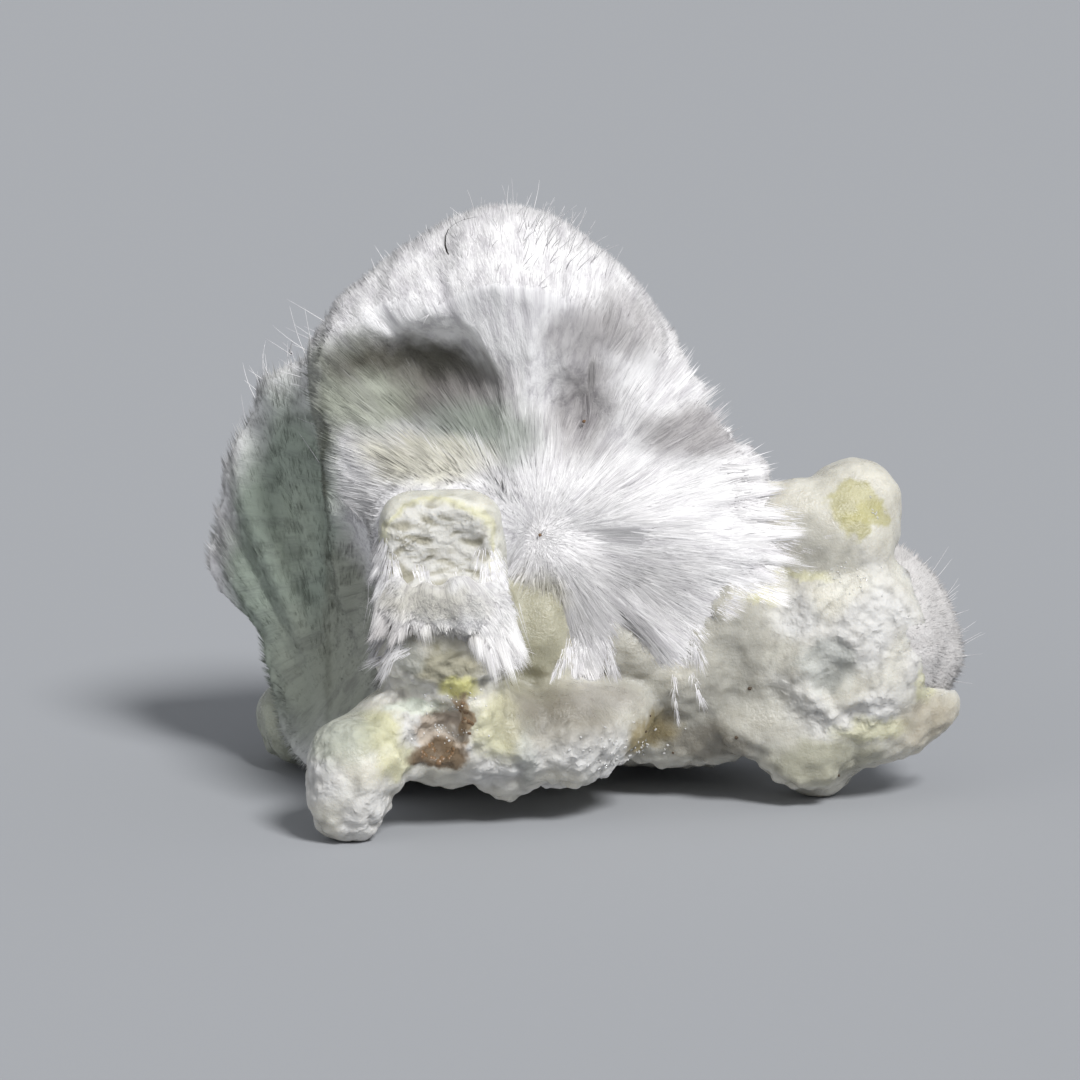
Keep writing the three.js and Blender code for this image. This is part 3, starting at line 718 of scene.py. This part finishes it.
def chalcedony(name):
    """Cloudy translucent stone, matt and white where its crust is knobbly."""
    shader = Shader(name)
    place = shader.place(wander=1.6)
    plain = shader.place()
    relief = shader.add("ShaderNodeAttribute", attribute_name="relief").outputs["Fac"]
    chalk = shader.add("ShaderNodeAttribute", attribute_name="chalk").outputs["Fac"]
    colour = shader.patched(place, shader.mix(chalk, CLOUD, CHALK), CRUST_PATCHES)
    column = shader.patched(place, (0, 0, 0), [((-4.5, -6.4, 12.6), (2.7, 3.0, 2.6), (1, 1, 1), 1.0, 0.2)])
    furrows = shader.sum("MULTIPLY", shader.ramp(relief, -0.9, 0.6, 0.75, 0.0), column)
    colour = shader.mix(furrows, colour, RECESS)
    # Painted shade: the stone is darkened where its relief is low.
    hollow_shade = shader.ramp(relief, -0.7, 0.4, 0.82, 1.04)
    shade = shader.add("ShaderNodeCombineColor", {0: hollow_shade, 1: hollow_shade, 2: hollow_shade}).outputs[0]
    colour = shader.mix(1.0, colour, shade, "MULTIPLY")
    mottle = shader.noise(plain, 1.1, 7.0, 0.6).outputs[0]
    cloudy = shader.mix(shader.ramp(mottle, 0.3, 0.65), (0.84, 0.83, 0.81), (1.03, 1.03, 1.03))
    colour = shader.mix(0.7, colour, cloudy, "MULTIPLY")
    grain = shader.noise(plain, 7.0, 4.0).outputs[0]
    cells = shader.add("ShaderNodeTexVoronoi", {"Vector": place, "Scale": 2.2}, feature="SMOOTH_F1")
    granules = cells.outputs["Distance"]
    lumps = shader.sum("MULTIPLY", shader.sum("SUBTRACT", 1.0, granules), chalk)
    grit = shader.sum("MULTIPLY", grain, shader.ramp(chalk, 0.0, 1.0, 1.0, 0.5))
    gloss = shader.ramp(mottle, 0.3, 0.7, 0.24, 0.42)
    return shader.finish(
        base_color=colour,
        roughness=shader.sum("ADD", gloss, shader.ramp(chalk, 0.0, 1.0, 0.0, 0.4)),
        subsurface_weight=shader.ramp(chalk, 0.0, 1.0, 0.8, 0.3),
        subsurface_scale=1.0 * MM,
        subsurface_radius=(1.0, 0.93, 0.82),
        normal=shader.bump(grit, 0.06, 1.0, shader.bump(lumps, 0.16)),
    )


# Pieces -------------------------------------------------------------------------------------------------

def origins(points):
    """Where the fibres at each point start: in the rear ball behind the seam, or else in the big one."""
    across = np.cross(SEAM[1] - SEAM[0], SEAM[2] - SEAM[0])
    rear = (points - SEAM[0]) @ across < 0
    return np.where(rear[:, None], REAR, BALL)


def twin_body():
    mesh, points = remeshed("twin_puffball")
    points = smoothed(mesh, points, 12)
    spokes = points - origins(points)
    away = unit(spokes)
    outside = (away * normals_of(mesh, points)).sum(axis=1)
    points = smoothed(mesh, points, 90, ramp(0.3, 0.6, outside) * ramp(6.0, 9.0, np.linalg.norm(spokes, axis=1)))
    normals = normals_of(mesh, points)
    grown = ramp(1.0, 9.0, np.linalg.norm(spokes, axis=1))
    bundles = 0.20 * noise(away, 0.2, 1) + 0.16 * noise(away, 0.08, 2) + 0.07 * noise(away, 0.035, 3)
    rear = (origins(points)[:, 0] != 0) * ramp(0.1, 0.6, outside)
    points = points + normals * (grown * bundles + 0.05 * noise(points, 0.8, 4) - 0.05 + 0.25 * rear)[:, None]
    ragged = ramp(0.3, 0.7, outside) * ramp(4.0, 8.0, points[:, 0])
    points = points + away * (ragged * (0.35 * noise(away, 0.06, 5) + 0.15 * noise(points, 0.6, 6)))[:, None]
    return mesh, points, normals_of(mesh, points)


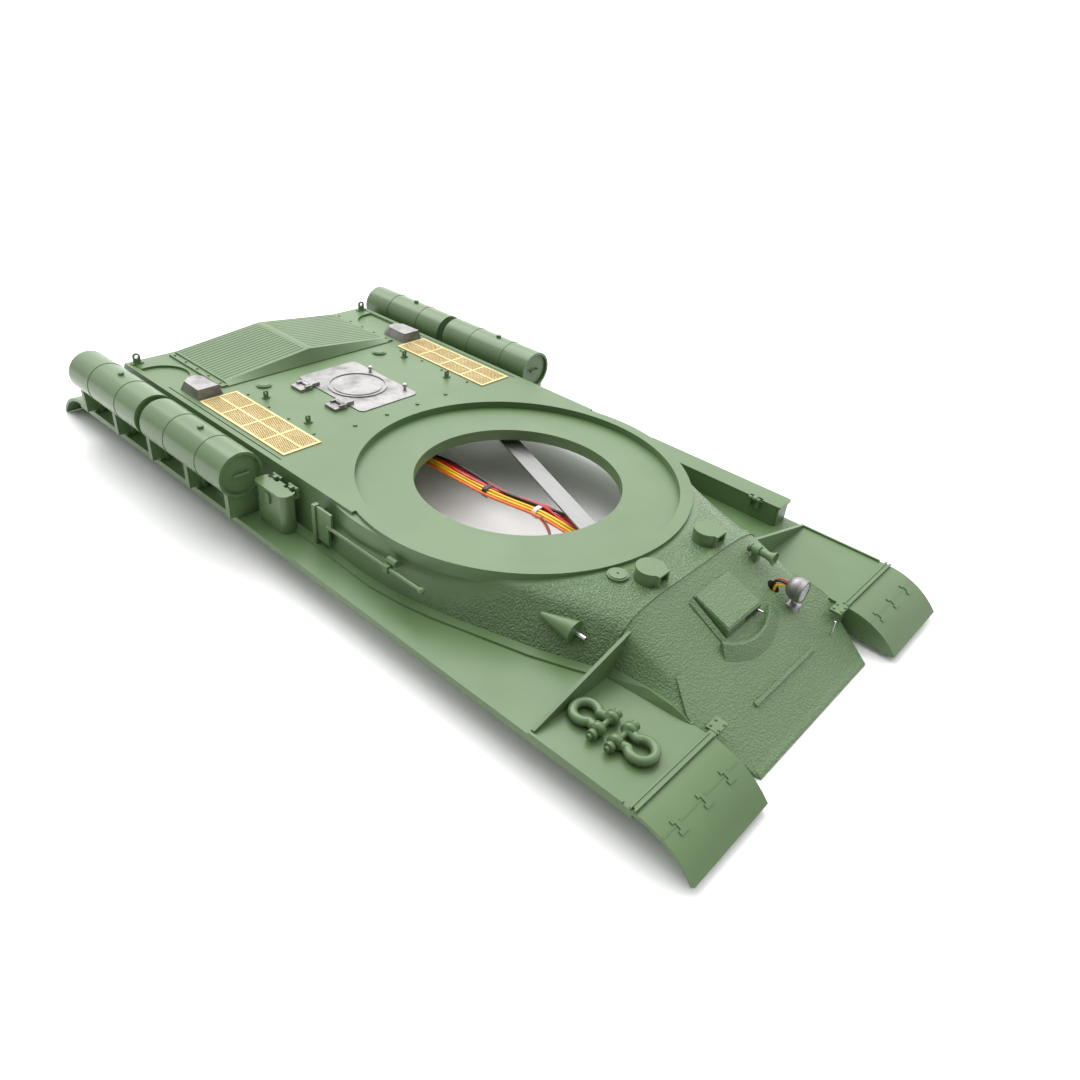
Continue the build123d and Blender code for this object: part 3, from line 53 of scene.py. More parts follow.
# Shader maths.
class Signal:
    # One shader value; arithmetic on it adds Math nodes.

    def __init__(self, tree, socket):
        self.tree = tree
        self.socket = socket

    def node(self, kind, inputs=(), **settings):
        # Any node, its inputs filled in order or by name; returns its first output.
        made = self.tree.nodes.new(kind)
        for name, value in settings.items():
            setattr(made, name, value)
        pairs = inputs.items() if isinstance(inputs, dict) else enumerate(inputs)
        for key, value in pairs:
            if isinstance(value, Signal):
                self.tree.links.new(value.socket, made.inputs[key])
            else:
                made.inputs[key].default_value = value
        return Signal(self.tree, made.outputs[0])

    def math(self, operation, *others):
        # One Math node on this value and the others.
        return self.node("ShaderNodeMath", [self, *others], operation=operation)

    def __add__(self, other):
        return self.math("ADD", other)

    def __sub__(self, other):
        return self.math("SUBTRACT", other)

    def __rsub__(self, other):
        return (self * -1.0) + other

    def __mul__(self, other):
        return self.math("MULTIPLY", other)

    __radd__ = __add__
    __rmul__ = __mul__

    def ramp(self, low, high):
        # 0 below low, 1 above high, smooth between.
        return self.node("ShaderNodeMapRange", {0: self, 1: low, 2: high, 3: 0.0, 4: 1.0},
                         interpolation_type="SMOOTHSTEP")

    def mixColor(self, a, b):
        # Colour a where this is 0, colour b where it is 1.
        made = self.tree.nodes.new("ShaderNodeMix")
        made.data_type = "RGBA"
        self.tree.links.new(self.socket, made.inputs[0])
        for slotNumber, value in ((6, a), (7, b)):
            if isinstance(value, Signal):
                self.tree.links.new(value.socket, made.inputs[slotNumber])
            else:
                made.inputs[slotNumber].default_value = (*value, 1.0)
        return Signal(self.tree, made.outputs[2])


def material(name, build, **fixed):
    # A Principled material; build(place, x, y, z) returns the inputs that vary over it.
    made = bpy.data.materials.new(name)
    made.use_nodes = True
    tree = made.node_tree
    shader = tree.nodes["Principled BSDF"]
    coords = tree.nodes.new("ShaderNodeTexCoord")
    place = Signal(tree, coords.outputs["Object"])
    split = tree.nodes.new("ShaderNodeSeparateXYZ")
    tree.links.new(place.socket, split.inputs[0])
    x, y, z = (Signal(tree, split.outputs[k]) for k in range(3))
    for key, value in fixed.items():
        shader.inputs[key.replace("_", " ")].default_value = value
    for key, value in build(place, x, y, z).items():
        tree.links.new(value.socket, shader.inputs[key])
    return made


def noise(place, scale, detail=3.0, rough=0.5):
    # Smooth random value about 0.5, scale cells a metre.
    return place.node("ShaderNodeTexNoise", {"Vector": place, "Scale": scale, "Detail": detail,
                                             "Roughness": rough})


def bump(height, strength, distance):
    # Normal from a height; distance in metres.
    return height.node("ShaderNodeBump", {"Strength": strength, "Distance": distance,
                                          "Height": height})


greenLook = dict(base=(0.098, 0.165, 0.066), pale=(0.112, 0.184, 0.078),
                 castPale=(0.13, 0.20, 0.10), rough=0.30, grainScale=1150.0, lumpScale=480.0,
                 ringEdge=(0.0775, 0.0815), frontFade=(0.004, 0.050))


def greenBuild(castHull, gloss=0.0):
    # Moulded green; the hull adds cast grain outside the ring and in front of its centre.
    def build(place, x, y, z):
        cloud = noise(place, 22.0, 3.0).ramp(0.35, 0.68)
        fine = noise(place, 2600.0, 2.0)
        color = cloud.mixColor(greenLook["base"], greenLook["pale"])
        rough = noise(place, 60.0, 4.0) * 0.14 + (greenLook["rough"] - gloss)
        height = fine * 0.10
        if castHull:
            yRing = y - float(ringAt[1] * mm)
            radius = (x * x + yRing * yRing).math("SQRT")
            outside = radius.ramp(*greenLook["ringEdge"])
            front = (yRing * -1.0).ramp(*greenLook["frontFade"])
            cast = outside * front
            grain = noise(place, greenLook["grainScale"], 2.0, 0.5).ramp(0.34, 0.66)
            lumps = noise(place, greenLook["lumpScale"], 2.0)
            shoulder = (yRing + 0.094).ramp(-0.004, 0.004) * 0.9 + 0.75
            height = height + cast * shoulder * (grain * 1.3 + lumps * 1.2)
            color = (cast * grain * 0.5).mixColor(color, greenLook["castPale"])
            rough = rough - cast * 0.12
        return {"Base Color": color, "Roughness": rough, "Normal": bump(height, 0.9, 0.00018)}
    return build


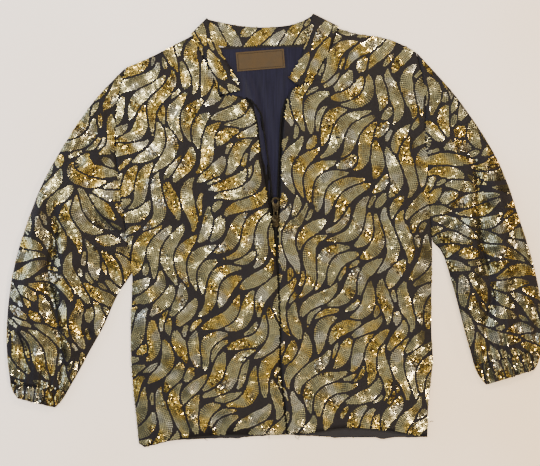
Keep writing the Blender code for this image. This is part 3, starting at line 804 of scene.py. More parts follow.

> [Objective]: Output nothing except the lines from the line with "Continue the build123d" through the line with "self.socket = socket", copied exactly, end lines included.

> [Answer to this exercise]:
Continue the build123d and Blender code for this object: part 3, from line 53 of scene.py. More parts follow.
# Shader maths.
class Signal:
    # One shader value; arithmetic on it adds Math nodes.

    def __init__(self, tree, socket):
        self.tree = tree
        self.socket = socket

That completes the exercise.